Viviamo in un’epoca in cui si ripete incessantemente che la proprietà privata è il fondamento della libertà, della prosperità e dell’ordine sociale. Si dice che difenderla senza restrizioni equivalga a difendere il progresso. Ma questo discorso, che suona bene nei titoli dei giornali, nasconde una profonda contraddizione: che senso ha difendere la proprietà come diritto assoluto se migliaia di persone non hanno nemmeno accesso a un tetto dignitoso sopra la testa?

L’esempio più evidente si trova a Madrid. Nella Cañada Real, centinaia di famiglie vivono da anni in condizioni di abbandono, senza accesso garantito ai servizi essenziali come l’elettricità. Molti dei suoi abitanti sono stati ignorati o criminalizzati, mentre il conflitto sulla proprietà dei terreni — tra governi regionali, amministrazioni locali e proprietari privati — si trascina all’infinito. Si parla molto del "diritto di proprietà", ma che dire del diritto a vivere con dignità?

Non si tratta di un caso isolato. Riflette come, in Spagna e in molte altre parti del mondo, la difesa della proprietà privata sia stata confusa con la difesa degli interessi dei più ricchi. Quando diventa tabù parlare di redistribuzione, quando le tasse sulla ricchezza o sul patrimonio vengono demonizzate, ciò che si sta realmente proteggendo non è la libertà, ma un ordine profondamente diseguale.

Al contrario, lo Stato ha un ruolo insostituibile: garantire diritti a tutti, non solo privilegi a pochi. Ci sono cose che gli individui non possono risolvere da soli. L’abitazione, l’istruzione, la sanità, la mobilità e l’energia non possono essere lasciate ai capricci del mercato o della carità. Solo un’azione pubblica forte, con politiche redistributive e regolamentazioni efficaci, può correggere le disuguaglianze strutturali.

E non si tratta solo di teoria. Basta guardare all’evoluzione dei prezzi degli affitti in città come Barcellona o Madrid, dove molti quartieri sono diventati bersagli della speculazione da parte di fondi d’investimento e grandi proprietari. Nel frattempo, migliaia di persone non riescono a trovare una casa a prezzi accessibili. La proprietà non può essere solo uno strumento di redditività. Deve anche svolgere una funzione sociale.

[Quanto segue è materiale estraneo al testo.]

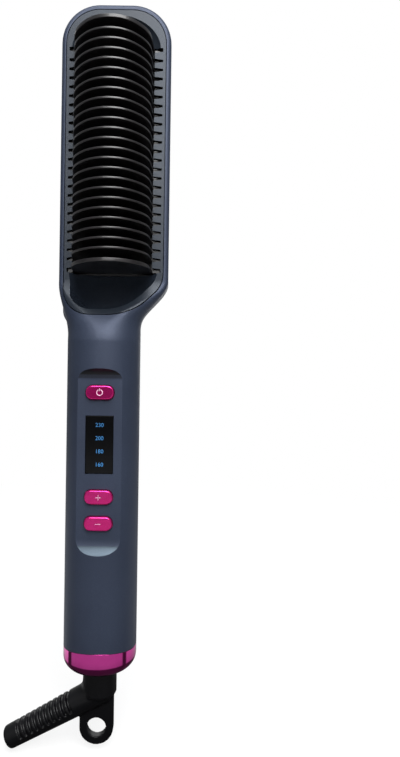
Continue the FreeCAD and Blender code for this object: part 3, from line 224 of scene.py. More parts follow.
# Satin metallic paint on ABS: soft wide highlights. Its flakes, some 0.03 mm across, are
# drawn at 0.35 mm, or they wouldn't show
GRAPHITE = Finish("satin graphite paint on ABS", "#2C3446", "#343D50", 0.52, metallic=0.4,
                  grain_mm=0.35, depth_mm=0.002)
# The same paint as a lit copy, a painted highlight for the recess's lower hollow where it tips
# up to the light: brighter, tighter
GRAPHITE_PAINTED_HIGHLIGHT = Finish("painted_highlight graphite paint on ABS", "#38424B", "#434E58", 0.36, metallic=0.75,
                   grain_mm=0.35, depth_mm=0.002)
# The bezel's ABS, painted a darker graphite: dim, with narrower highlights than the shells
BEZEL = Finish("satin graphite ABS bezel", "#151D27", "#1E2732", 0.40, metallic=0.35,
               grain_mm=0.35, depth_mm=0.002)
# The bezel's bowl, painted over a polished part of the mould: it mirrors the room softly
BOWL = Finish("glossy graphite ABS", "#2A313C", "#323A47", 0.24, metallic=0.6,
              grain_mm=0.8, depth_mm=0.002)
# Painted shade for the upper hollow of the recess, a darker copy of the paint: darker as it
# dips
GRAPHITE_PAINTED_SHADE = Finish("satin graphite ABS", "#1D222F", "#242A38", 0.46, metallic=0.3,
                     grain_mm=0.8, depth_mm=0.002)
# Deeper painted shade for the bottom of that hollow: black, with a weak sheen
GRAPHITE_PAINTED_DEEP_SHADE = Finish("satin dark ABS", "#0C0E13", "#12151B", 0.42, specular=0.3, grain_mm=0.8,
                depth_mm=0.002)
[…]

Ma ogni volta che si propongono misure per correggere questi squilibri — come il tetto agli aumenti abusivi degli affitti, la tassazione dei grandi proprietari o il recupero di case vuote per uso pubblico — emergono sempre gli stessi argomenti: che la libertà è sotto attacco, che si sta creando incertezza giuridica, che l’economia è a rischio. Ma che dire dell’insicurezza reale di chi non può permettersi una casa? Che dire dell’economia di chi non arriva a fine mese?

La disuguaglianza non è un problema astratto. Ha volti, nomi e indirizzi. Ha anche dei numeri: in Spagna, il 10% più ricco possiede oltre il 50% della ricchezza del paese. Possiamo davvero parlare di libertà quando il punto di partenza è così diseguale?

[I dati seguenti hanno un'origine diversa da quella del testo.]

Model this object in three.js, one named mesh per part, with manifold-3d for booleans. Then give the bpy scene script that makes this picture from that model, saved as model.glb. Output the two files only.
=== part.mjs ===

Per questo è importante ricordare che l’uguaglianza non nasce per inerzia. Va costruita. E solo lo Stato può garantirla — intervenendo dove il mercato fallisce, correggendo gli eccessi del capitale e proteggendo chi non ha voce nei titoli di testa.

La proprietà privata può essere un diritto legittimo, ma non può stare al di sopra del diritto a una vita dignitosa. Non può essere usata per escludere, per speculare, o per proteggere privilegi ereditati negando opportunità alla maggioranza. Non può essere una scusa per l’inazione.

Difendere l’uguaglianza non significa essere contro qualcuno — significa essere a favore di tutti. Significa garantire che la democrazia non sia solo una facciata, ma una realtà condivisa. E ciò richiede volontà politica, giustizia fiscale e il coraggio di rompere con le narrazioni che travestono il privilegio da libertà. Perché senza uguaglianza, la proprietà non è libertà — è dominio. E senza uno Stato che lo impedisca, quel dominio diventa legge.